4. When one grasps this truth, when one understands that meeting up with the Cross, far from being a negative experience, is a moment rich in fruit, pledge of a reward that exceeds all expectations, then our heart overflows spontaneously with a deep joy and peace stronger than any storm. This experience always accompanies those who strive to follow Jesus’ call. The Christian vocation has room for many paths, as we have already said, but these invariably converge on one point: knowing and sensing ourselves to be God’s beloved children. Children of God who, in Christ and under the impulse of the Holy Spirit, seek to advance rapidly towards the final goal: eternal life with the Trinity, of which the Holy Eucharist is a pledge hidden under the veil of the sacramental signs.
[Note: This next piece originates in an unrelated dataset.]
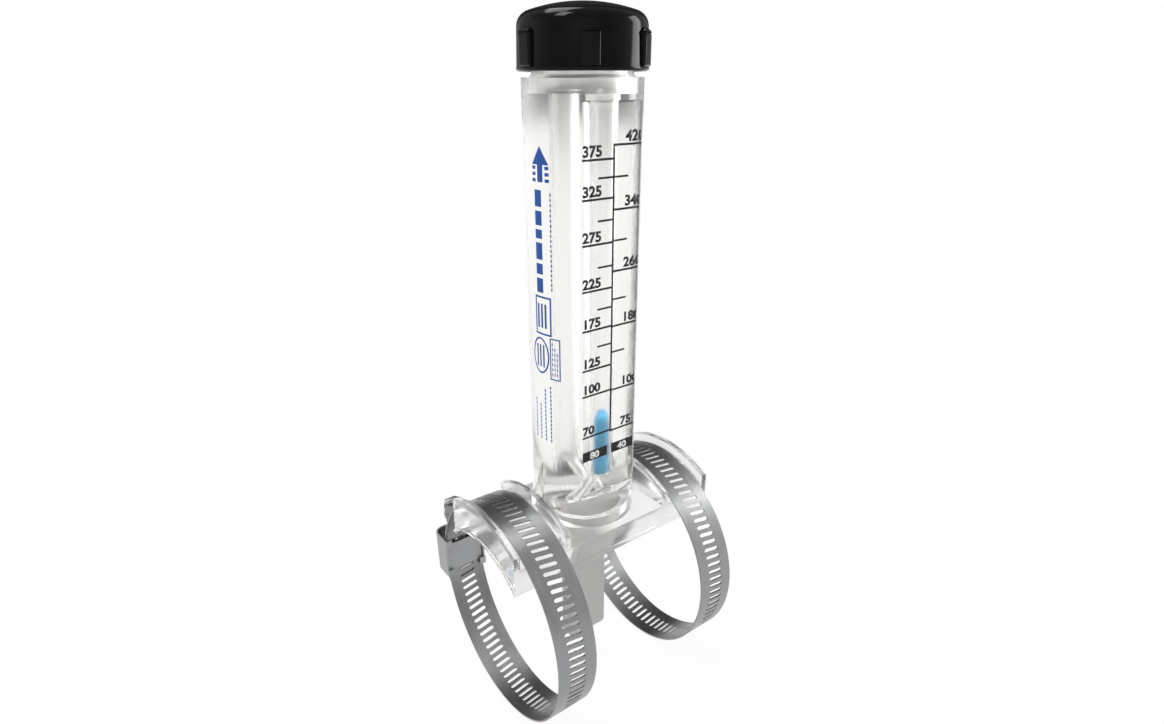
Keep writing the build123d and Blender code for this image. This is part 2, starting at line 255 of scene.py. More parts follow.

The happiest people on earth are true Christians. In the prayer after communion, we address the following plea to our heavenly Father: Father... may this sacrament we have received in memory of Blessed Josemaria, strengthen in us the spirit of adoption as children of God, and fulfilling your will, may we walk joyfully on the path of our vocation.

In conclusion, I would like to remind you of some words from the Pope’s Apostolic Letter for the new millennium: “On this journey we are accompanied by the Blessed Virgin Mary.” We entrust ourselves to Mary, Mother of Jesus and our Mother, “Star of the New Evangelization.” Today in particular, we beseech her to watch over the apostolic trip of John Paul II to the Ukraine. May our Lady “the radiant dawn and sure guide for our steps,”[9] smooth the path to Christian unity and bring about a period rich in fruit for the Church. I invite you to invoke her with an aspiration that Blessed Josemaria’s heart poured out fifty years ago now: Cor Mariae dulcissimum, iter para tutum! Amen.

Romana, n. 32, January-June 2001, p. 56-59.